Chemistry Professor Robert Bergman has been named the 2014 recipient of the Welch Award in Chemical Research for “pioneering work in alkane activation and mechanisms of organometallic reactions.”
The Houston-based Welch Foundation is one of the nation’s oldest and largest sources of private funding for basic research in chemistry. The foundation also cited Bergman’s vital contributions to the understanding of organometallic chemistry and particularly carbon-hydrogen bond activation and its application to drug development and cleaner energy.
“Bob Bergman is a trail-blazing researcher whose interdisciplinary and collaborative approach to science has led to significant contributions to chemistry throughout his career,” said Marye Anne Fox, chair of the Foundation’s Scientific Advisory Board and a former UCSD Chancellor.
“He was a pioneer in taking the methods and reasoning of physical organic chemistry and using them to help grow the new field of organometallic chemistry, where mechanistic insights were not always obvious until revealed by his work. His work has revolutionized the field of C-H activation, one of the most important in chemistry, and he continues to expand our insights in this area, providing the foundation of organometallic chemistry as we know it today.”

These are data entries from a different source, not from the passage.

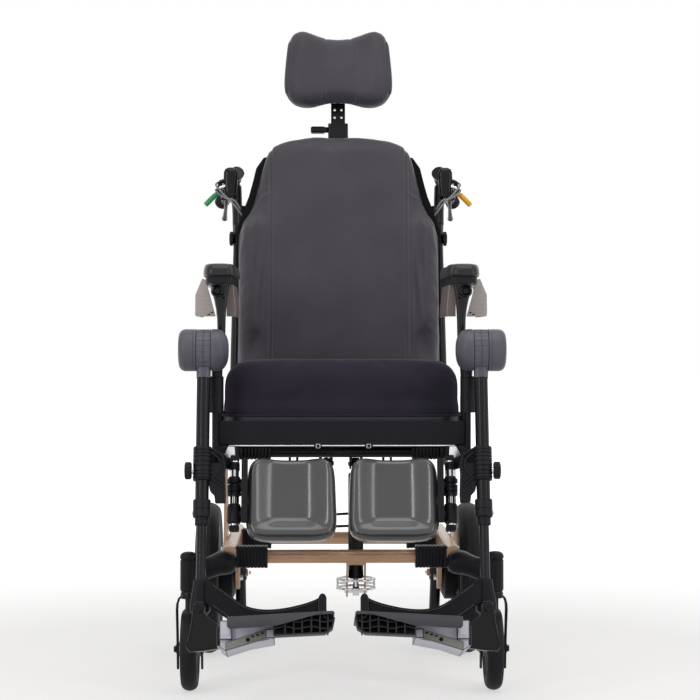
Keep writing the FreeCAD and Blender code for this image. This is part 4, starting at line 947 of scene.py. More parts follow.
def make_piece(
    name: str,
    shape: Shape | Mesh,
    finishes: Finish | Sequence[Finish],
    body: str,
    slot: str,
    replaces: Sequence[str] = (),
    angle: float = CRISP,
) -> Object:
    """slot: the record's material slot; not used.
        replaces: nodes that it stands for.
        angle: edges that turn more than this stay crisp.

    Returns:
        The piece.
    """
    if isinstance(shape, Shape):
        shape.tidy()
        data = shape.mesh(name)
    else:
        data = shape
    data.transform(TO_ROW)
    data.name = name
    numbers = np.zeros(len(data.polygons), dtype=np.int32)
    data.polygons.foreach_get("material_index", numbers)
    data.materials.clear()
    for finish in [finishes] if isinstance(finishes, Finish) else finishes:
        data.materials.append(finish.build())
    data.polygons.foreach_set("material_index", numbers)
    piece = add_object(name, data)
    settle_normals(piece, angle)
    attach(piece, body)
    if replaces:
        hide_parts(*replaces)
    LOG.info("%s on %s: %d faces", name, body, len(piece.data.polygons))
    return piece


def stand_in(
    node: str, shape: Shape | Mesh, finishes: Finish | Sequence[Finish], name: str = "", angle: float = CRISP
) -> Object:
    """Makes the piece that stands for a node and takes over its body.

    Args:
        node: the node.
        shape: the shape, or a mesh, in drawing millimetres.
        finishes: the finishes that its faces are numbered by.
        name: the piece's name, if it isn't the node's with _dressed.
        angle: edges that turn more than this stay crisp.

    Returns:
        The piece.
    """
    return make_piece(name or f"{node}_dressed", shape, finishes, body_of(node), slot_of(node), [node], angle)


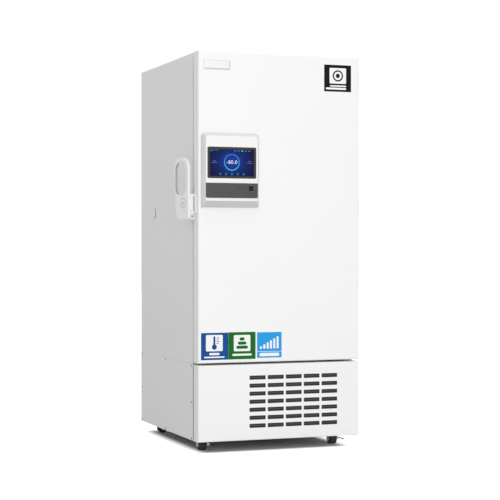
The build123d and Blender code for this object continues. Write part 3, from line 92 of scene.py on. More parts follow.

Growing up in Chicago, Bergman attended Carleton College where he edited the college newspaper and considered being a journalist before finally settling on chemistry as a career. He earned a doctorate in chemistry from the University of Wisconsin-Madison and was a North Atlantic Treaty Organization fellow at Columbia University.
He spent 10 years on the faculty of Caltech before moving to Berkeley where he is now the Gerald E. K. Branch Distinguished Professor.
The author of more than 500 papers, he has been recognized with numerous American Chemistry Society awards as well as the E. O. Lawrence Award in Chemistry from the U.S. Department of Energy and teaching excellence awards from both Caltech and Berkeley. He has served in many academic and research leadership roles, on editorial advisory boards and had been active in outreach programs in local K-12 schools.
In probably his most noted achievement, Bergman created the first transition metal complex capable of breaking carbon-hydrogen bonds by inserting the metal in between the carbon and hydrogen atoms. This works even for simple compounds such as alkanes, which contain only carbon-carbon and carbon-hydrogen bonds and are significant components of petroleum and natural gas. He then further studied the fundamentals of this class of reactions and applied his findings to problems in organic synthesis.
In another important early breakthrough, Bergman studied enediynes, a class of bacterial natural products, and discovered a transformation, called the “Bergman cyclization,” that was later identified as a first step in a process that damages DNA in tumors. Thanks to this insight, today hundreds of synthetic enediyne compounds are being tested as cancer drugs.
Says Bergman, “I have found much joy in science, both in advancing fundamental human knowledge, and in the training of future scientists and informed citizens. Collaborations have been critical to my success – science today is so far-reaching that none of us can hope to master an area alone – and I’ve loved applying this in my teaching, both at the undergraduate level and with my research group. I’m very proud of the 220 or so students I’ve mentored and they are continually surprising me with their discoveries and contributions to the next generation of science.”
Bergman and his wife Wendy have two sons, David and Mike, and two grandchildren.
The Welch Foundation advances science through research and departmental grants, funding of endowed chairs, an annual chemical conference and support for other chemistry-related programs. Since its founding in 1954, the foundation has contributed more than $772 million as part of its mission to support the basic chemical research that improves life.